Aller au contenu

Page:Platon - Sophiste ; Politique ; Philèbe ; Timée ; Critias (trad. Chambry), 1992.djvu/234

La bibliothèque libre.
Cette page n’a pas encore été corrigée

SOCRATE LE JEUNE

Quelles images ?

L’ÉTRANGER

Celle de l’excellent pilote et du médecin « qui vaut beaucoup d’autres hommes [18] ». Façonnons une similitude où nous les ferons figurer et observons-les.

SOCRATE LE JEUNE

Quelle similitude ?

L’ÉTRANGER

Celle-ci. Suppose que nous nous mettions tous en tête que nous souffrons de leur part d’abominables traitements, par exemple, que si l’un ou l’autre veut sauver l’un d’entre nous, l’un comme l’autre le sauve, mais que s’ils veulent le mutiler, ils le mutilent, en le taillant, en le brûlant, en lui enjoignant de leur verser, comme une sorte d’impôt, des sommes dont ils ne dépensent que peu ou rien pour le malade, et détournent le reste pour leur usage ou celui de leur maison.

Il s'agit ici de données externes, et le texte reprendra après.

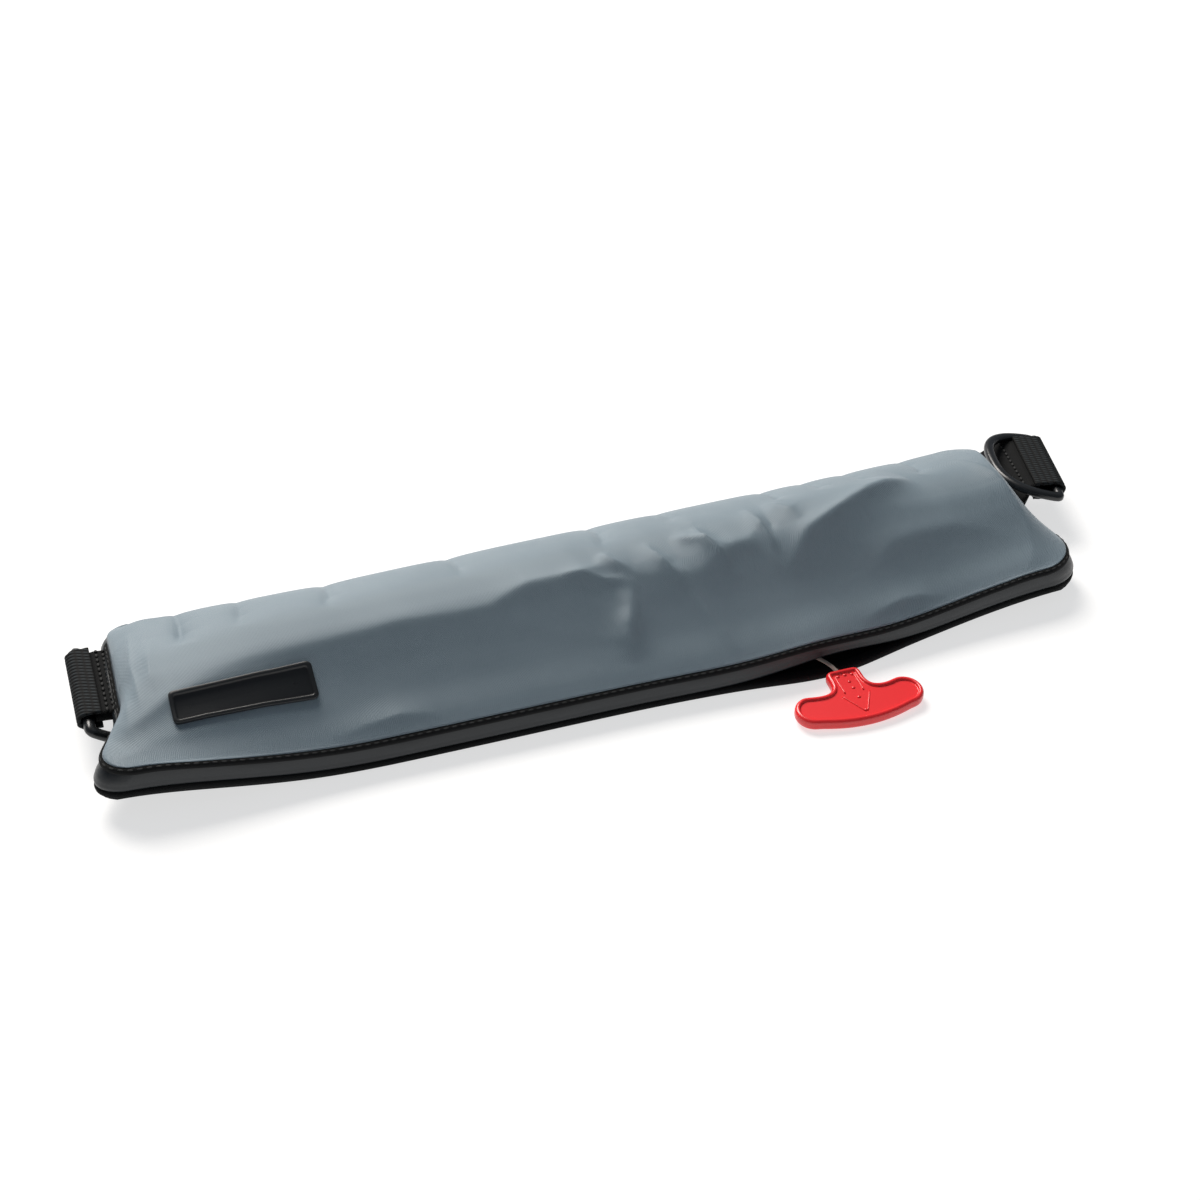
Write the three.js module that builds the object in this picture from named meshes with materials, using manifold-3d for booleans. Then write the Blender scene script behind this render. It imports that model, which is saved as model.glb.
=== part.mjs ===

Finalement ils vont jusqu’à se laisser payer par les parents ou les ennemis du malade pour le tuer. De leur côté, les pilotes commettent mille autres méfaits du même genre ; ils vous laissent traîtreusement seuls à terre, quand ils prennent le large ; ils font de fausses manoeuvres en pleine mer et jettent les hommes à l’eau, sans parler des autres méchancetés dont ils se rendent coupables. Suppose qu’avec ces idées en tête, nous décidions, après en avoir délibéré, de ne plus permettre à aucun de ces deux arts de commander en maître absolu ni aux esclaves, ni aux hommes libres, de nous réunir nous-mêmes en assemblées, où l’on admettrait, soit le peuple tout entier, soit seulement les riches, et d’accorder aux ignorants et aux artisans le droit de donner leur avis sur la navigation et sur les maladies, et de décider comment il faut appliquer aux malades les remèdes et les instruments médicaux, comment il faut manoeuvrer les vaisseaux et les engins nautiques, soit pour naviguer, soit pour affronter les dangers du vent et de la mer pendant la navigation, ou les rencontres de pirates, et si, dans un combat naval, il faut opposer aux vaisseaux longs des vaisseaux du même genre ; enfin d’écrire ce que la foule aurait décidé à ce sujet, soit que des médecins et des pilotes ou que des ignorants aient pris part aux délibérations, sur des tables tournantes [19] ou sur des colonnes, ou bien, sans l’écrire, de l’adopter à titre de coutumes ancestrales et de nous régler désormais sur toutes ces décisions pour naviguer et pour soigner les malades.

SOCRATE LE JEUNE

Ce sont des choses bien étranges que tu dis là.